→ **The task**: Exactly as given, repeat all of the entries.

→ **Modeling code records**:
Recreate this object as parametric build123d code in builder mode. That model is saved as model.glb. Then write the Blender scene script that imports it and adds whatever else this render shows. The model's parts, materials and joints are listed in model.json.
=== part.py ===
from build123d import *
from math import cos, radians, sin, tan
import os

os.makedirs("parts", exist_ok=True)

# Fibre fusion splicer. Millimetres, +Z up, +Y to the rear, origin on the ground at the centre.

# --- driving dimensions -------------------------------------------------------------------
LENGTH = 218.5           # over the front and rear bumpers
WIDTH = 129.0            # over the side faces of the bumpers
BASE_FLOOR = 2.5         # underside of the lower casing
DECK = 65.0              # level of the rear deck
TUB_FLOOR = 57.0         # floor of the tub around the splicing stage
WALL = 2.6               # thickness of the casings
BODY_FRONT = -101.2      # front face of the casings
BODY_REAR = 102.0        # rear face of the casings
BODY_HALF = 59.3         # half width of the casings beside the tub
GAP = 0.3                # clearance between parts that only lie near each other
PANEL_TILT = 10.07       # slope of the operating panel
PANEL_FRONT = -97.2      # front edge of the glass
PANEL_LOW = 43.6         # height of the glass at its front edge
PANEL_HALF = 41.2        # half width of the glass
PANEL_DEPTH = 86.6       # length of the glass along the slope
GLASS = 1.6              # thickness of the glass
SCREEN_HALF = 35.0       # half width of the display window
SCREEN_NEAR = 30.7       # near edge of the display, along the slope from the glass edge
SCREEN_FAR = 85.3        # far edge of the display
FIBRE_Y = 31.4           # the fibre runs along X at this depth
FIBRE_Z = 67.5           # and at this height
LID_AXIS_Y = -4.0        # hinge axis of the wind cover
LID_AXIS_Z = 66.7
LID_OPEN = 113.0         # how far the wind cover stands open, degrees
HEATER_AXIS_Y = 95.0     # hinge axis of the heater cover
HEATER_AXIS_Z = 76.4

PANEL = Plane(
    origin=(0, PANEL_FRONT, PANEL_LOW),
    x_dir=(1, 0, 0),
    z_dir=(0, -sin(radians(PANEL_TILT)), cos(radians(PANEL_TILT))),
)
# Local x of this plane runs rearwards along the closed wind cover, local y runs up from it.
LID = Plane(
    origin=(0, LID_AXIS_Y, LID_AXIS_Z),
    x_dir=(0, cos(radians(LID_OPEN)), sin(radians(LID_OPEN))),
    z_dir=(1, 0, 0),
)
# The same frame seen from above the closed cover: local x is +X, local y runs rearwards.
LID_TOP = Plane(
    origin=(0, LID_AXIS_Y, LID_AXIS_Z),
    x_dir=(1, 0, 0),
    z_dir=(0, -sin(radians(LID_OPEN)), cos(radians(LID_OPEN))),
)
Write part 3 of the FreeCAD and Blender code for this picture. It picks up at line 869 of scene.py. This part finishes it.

→ **Exercise solution**:
Recreate this object as parametric build123d code in builder mode. That model is saved as model.glb. Then write the Blender scene script that imports it and adds whatever else this render shows. The model's parts, materials and joints are listed in model.json.
=== part.py ===
from build123d import *
from math import cos, radians, sin, tan
import os

os.makedirs("parts", exist_ok=True)

# Fibre fusion splicer. Millimetres, +Z up, +Y to the rear, origin on the ground at the centre.

# --- driving dimensions -------------------------------------------------------------------
LENGTH = 218.5           # over the front and rear bumpers
WIDTH = 129.0            # over the side faces of the bumpers
BASE_FLOOR = 2.5         # underside of the lower casing
DECK = 65.0              # level of the rear deck
TUB_FLOOR = 57.0         # floor of the tub around the splicing stage
WALL = 2.6               # thickness of the casings
BODY_FRONT = -101.2      # front face of the casings
BODY_REAR = 102.0        # rear face of the casings
BODY_HALF = 59.3         # half width of the casings beside the tub
GAP = 0.3                # clearance between parts that only lie near each other
PANEL_TILT = 10.07       # slope of the operating panel
PANEL_FRONT = -97.2      # front edge of the glass
PANEL_LOW = 43.6         # height of the glass at its front edge
PANEL_HALF = 41.2        # half width of the glass
PANEL_DEPTH = 86.6       # length of the glass along the slope
GLASS = 1.6              # thickness of the glass
SCREEN_HALF = 35.0       # half width of the display window
SCREEN_NEAR = 30.7       # near edge of the display, along the slope from the glass edge
SCREEN_FAR = 85.3        # far edge of the display
FIBRE_Y = 31.4           # the fibre runs along X at this depth
FIBRE_Z = 67.5           # and at this height
LID_AXIS_Y = -4.0        # hinge axis of the wind cover
LID_AXIS_Z = 66.7
LID_OPEN = 113.0         # how far the wind cover stands open, degrees
HEATER_AXIS_Y = 95.0     # hinge axis of the heater cover
HEATER_AXIS_Z = 76.4

PANEL = Plane(
    origin=(0, PANEL_FRONT, PANEL_LOW),
    x_dir=(1, 0, 0),
    z_dir=(0, -sin(radians(PANEL_TILT)), cos(radians(PANEL_TILT))),
)
# Local x of this plane runs rearwards along the closed wind cover, local y runs up from it.
LID = Plane(
    origin=(0, LID_AXIS_Y, LID_AXIS_Z),
    x_dir=(0, cos(radians(LID_OPEN)), sin(radians(LID_OPEN))),
    z_dir=(1, 0, 0),
)
# The same frame seen from above the closed cover: local x is +X, local y runs rearwards.
LID_TOP = Plane(
    origin=(0, LID_AXIS_Y, LID_AXIS_Z),
    x_dir=(1, 0, 0),
    z_dir=(0, -sin(radians(LID_OPEN)), cos(radians(LID_OPEN))),
)
Write part 3 of the FreeCAD and Blender code for this picture. It picks up at line 869 of scene.py. This part finishes it.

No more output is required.